Comment by og_kalu
It's not irrelevant, because this is an argument about whether the machine can be said to be reasoning or not.
If Alice had concluded that this occasional mistake NN calculator was 'not really performing algebra', then Bob would be well within his rights to ask Alice what on earth she was going on about.
> If Alice had concluded that this occasional mistake NN calculator was 'not really performing algebra', then Bob would be well within his rights to ask Alice what on earth she was going on about.
No, your burden of proof here is totally bass-ackwards.
Bob's the one who asked for blind trust that his magical auto-learning black-box would be made to adhere to certain rules... but the rules and trust are broken.

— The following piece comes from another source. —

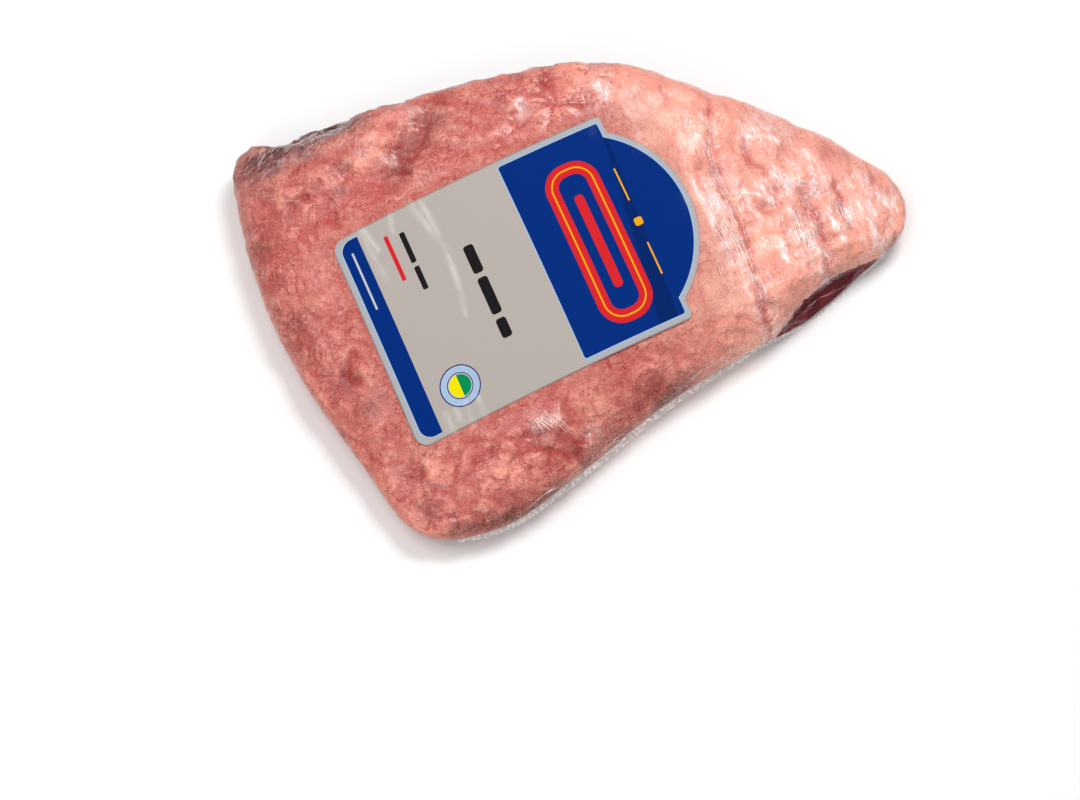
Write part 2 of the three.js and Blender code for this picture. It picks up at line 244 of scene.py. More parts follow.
def wander(points, pitch, reach, seed):
    """The points, each moved a little, so that what is drawn from them has no straight lines."""
    return points + reach * np.stack([noise(points, pitch, seed + axis) for axis in range(3)], axis=1)


def lobules(points, pitch, groove, seed):
    """Rounded cells with grooves between them: 0 in a groove, 1 on top."""
    place = points / pitch
    cell = np.floor(place)
    first = np.full(len(points), np.inf)
    second = first
    for step in np.ndindex(3, 3, 3):
        near = cell + np.subtract(step, 1)
        centre = near + np.stack([cell_value(near, seed + axis) for axis in range(3)], axis=1)
        distance = np.linalg.norm(place - centre, axis=1)
        second = np.minimum(second, np.maximum(distance, first))
        first = np.minimum(first, distance)
    return smooth(second - first, 0, groove)


def spots(points, marks):
    """1 in the middle of a mark, falling to 0 outside it."""
    total = np.zeros(len(points))
    for x, y, radius in marks:
        distance = np.hypot(points[:, 0] - x * MM, points[:, 1] - y * MM)
        total = np.maximum(total, np.exp(-((distance / (radius * MM)) ** 2)))
    return total


def strokes(points, lines, width):
    """1 along lines drawn in plan, falling to 0 about a width away from them."""
    plan = points[:, :2]
    total = np.zeros(len(points))
    for line in lines:
        for start, end in zip(line, line[1:]):
            start = np.array(start) * MM
            run = np.array(end) * MM - start
            share = np.clip((plan - start) @ run / (run @ run), 0, 1)
            distance = np.linalg.norm(plan - start - share[:, None] * run, axis=1)
            total = np.maximum(total, np.exp(-((distance / width) ** 2)))
    return total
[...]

Bob's the one who has to start explaining the discrepancy, and whether the failure is (A) a fixable bug or (B) an unfixable limitation that can be reliably managed or (C) an unfixable problem with no good mitigation.
> It's not irrelevant, because this is an argument about whether the machine can be said to be reasoning or not.

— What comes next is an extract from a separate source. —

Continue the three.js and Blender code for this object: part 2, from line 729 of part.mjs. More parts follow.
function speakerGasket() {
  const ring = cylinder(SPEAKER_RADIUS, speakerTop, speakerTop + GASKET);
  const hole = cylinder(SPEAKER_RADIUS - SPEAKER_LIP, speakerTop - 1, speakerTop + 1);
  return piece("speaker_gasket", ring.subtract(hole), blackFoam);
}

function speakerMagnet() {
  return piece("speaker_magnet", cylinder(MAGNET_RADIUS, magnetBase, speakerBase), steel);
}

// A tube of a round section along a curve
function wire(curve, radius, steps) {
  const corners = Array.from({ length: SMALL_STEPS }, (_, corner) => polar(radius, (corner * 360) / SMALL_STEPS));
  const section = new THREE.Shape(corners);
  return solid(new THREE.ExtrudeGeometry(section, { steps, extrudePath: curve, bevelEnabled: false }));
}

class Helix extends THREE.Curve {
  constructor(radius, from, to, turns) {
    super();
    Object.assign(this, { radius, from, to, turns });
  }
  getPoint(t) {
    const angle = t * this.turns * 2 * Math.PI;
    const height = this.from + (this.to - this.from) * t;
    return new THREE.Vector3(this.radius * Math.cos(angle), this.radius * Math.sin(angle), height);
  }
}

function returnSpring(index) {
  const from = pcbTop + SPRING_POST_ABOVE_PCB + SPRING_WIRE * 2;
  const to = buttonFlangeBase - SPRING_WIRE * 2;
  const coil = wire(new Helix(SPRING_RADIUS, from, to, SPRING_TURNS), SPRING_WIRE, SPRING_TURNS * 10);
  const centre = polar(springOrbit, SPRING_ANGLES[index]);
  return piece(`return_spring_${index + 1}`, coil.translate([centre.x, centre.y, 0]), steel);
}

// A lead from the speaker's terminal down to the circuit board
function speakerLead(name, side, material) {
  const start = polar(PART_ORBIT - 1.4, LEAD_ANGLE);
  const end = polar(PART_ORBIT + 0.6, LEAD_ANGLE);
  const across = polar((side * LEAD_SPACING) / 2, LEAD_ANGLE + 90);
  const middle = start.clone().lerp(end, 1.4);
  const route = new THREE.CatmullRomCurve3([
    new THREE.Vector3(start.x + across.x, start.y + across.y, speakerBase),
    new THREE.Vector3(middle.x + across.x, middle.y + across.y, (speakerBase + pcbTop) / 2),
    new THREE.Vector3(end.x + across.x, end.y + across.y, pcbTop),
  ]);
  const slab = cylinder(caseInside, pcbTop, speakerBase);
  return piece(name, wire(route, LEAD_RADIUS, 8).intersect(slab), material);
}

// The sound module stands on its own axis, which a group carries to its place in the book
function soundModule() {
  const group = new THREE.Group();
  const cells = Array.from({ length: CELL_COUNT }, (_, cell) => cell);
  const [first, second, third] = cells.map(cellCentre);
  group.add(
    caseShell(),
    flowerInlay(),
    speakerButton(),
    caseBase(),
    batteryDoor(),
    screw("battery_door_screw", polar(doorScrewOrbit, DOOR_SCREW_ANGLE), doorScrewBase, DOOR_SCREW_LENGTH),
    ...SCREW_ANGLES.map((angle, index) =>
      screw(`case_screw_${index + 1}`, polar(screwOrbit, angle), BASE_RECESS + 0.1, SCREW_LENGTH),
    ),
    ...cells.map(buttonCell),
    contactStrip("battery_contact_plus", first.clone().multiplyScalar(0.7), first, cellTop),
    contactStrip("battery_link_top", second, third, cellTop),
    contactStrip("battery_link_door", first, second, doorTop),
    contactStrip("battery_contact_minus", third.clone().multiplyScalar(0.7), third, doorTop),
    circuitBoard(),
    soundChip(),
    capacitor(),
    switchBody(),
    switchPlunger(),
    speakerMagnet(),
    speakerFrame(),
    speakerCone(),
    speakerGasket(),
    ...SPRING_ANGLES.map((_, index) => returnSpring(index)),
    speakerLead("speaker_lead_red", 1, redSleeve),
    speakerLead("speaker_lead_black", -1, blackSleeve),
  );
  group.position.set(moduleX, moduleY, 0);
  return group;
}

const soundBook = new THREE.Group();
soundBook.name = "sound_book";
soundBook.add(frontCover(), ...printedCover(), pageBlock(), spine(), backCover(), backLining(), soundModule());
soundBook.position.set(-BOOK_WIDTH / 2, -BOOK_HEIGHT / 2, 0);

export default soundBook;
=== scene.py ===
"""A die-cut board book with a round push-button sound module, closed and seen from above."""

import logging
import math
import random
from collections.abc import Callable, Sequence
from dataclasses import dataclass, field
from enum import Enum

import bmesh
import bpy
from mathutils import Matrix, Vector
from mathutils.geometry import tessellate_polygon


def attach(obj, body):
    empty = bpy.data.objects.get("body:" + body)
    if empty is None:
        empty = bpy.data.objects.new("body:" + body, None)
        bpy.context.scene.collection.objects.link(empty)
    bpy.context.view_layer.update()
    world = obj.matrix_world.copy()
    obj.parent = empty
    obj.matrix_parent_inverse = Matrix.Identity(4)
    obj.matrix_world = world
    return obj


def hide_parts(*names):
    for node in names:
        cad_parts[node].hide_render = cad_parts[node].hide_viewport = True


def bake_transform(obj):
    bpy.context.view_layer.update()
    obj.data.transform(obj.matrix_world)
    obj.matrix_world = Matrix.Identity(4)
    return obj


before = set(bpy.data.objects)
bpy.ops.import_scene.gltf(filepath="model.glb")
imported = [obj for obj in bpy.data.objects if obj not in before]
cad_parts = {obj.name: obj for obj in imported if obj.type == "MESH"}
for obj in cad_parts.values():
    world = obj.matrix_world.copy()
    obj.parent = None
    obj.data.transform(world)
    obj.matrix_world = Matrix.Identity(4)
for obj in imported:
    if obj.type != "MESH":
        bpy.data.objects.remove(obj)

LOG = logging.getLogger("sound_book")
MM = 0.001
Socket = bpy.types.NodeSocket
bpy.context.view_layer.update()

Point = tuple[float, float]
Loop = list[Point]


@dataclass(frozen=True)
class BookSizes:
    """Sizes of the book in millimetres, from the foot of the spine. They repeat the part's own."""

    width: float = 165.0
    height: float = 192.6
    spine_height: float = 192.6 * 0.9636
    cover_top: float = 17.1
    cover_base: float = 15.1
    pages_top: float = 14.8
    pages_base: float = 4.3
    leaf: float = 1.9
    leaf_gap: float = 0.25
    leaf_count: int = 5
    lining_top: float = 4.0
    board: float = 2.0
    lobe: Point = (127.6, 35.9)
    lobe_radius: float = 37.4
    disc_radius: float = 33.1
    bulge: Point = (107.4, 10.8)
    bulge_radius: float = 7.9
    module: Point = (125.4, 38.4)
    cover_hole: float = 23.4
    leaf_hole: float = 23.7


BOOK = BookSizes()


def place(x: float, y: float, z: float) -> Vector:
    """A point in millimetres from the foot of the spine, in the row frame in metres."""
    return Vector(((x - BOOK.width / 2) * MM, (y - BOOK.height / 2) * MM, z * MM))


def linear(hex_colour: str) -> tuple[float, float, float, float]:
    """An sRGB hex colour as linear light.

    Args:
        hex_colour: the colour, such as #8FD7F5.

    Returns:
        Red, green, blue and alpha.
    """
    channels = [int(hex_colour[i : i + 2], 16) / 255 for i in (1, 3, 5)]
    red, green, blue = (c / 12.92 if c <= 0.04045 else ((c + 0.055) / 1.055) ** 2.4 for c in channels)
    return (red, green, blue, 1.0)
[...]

Bringing up "b-b-but homo sapiens" is only "relevant" if you're equivocating the meaning of "reasoning", using it in a broad, philosophical, and kinda-unprovable sense.
In contrast, the "reasoning" we actually wish LLMs would do involves capabilities like algebra, syllogisms, deduction, and the CS-classic boolean satisfiability.
However the track-record of LLMs on such things is long and clear: They fake it, albeit impressively.
The LLM will finish the popular 2+2=_, and we're amazed, but when we twiddle the operands too far, it gives nonsense. It answers "All men are mortal. Socrates is a man. Therefore, Socrates is ______", but reword the situation enough and it breaks again.